When her teacher called the policeman, he did not have to come very far since he patrols the corridors of Sarah's school.  That is the thing about zero-tolerance policies.   They do not apply just to deadly weapons and drugs but to fighting, prescription drugs, Scout’s knifes, perfumes, harmless comments and anything else deemed bad in the closed mentality of certain administrators and teachers.  If a student is caught violating these broad rules, there is no discussion and no elaboration  and no investigation. There is just a one-size-fits-all punishment.

The reality is that America’s schools taken as a whole are really not any more violent or dangerous than they were forty years ago.  More than 98% of youth homicides do not occur in schools; in the 2009-2010 school year there was approximately one homicide or suicide of school-age youth at school per 2.7 million students.

America’s school children, however, are being taught a lesson about civil society; namely, that they must accept authority without question and that they have absolutely no rights to question punishment. If a kid wants to participate in an organization they learn that he or she should expect to be drug tested.  Furthermore guards and metal detectors at the “reinforced” entrances, police officers in the hallways every day and omnipresent security cameras including in washrooms are all part of normal life.  Don’t challenge these security features if you want to avoid a police record that will affect you the rest of your life.  In fact don’t do anything including saying anything which someone in authority might consider out of line.

John Whitehead of the Rutherford Institute asks “How do you persuade a nation of relatively freedom-loving individuals to march in lock step with a police state? You start by convincing them that they're in danger, and only the government can protect them. Keep them keyed up with constant danger alerts, and the occasional terrorist incident, whether real or staged. Distract them with wall-to-wall news coverage about sinking ships, disappearing planes and pseudo-celebrities spouting racist diatribes. Use blockbuster movies, reality shows and violent video games to hype them up on military tactics, and then while they're distracted and numb to all that is taking place around them, indoctrinate their young people to your way of thinking, relying primarily on the public schools and popular culture.”

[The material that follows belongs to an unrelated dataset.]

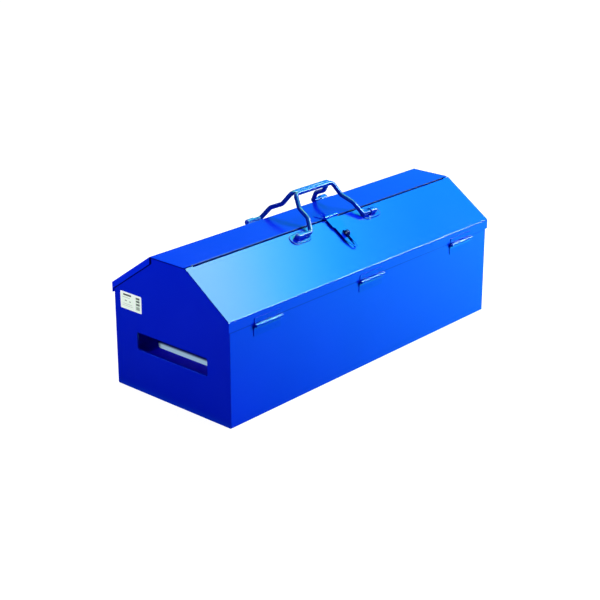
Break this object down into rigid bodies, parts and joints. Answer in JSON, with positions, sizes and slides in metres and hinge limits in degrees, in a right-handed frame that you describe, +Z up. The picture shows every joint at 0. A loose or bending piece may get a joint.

If the schools are going to be mini police states how long is it before the rest of society is going to be restructured along the same lines.  Perhaps not very long.  Government offices are now heavily “fortified” with guards at the entrances, employees (all with identification badges) working in locked rooms and the (greatly feared) public largely excluded.  And like heavily  policed schools nobody really even questions this super-security environment any more.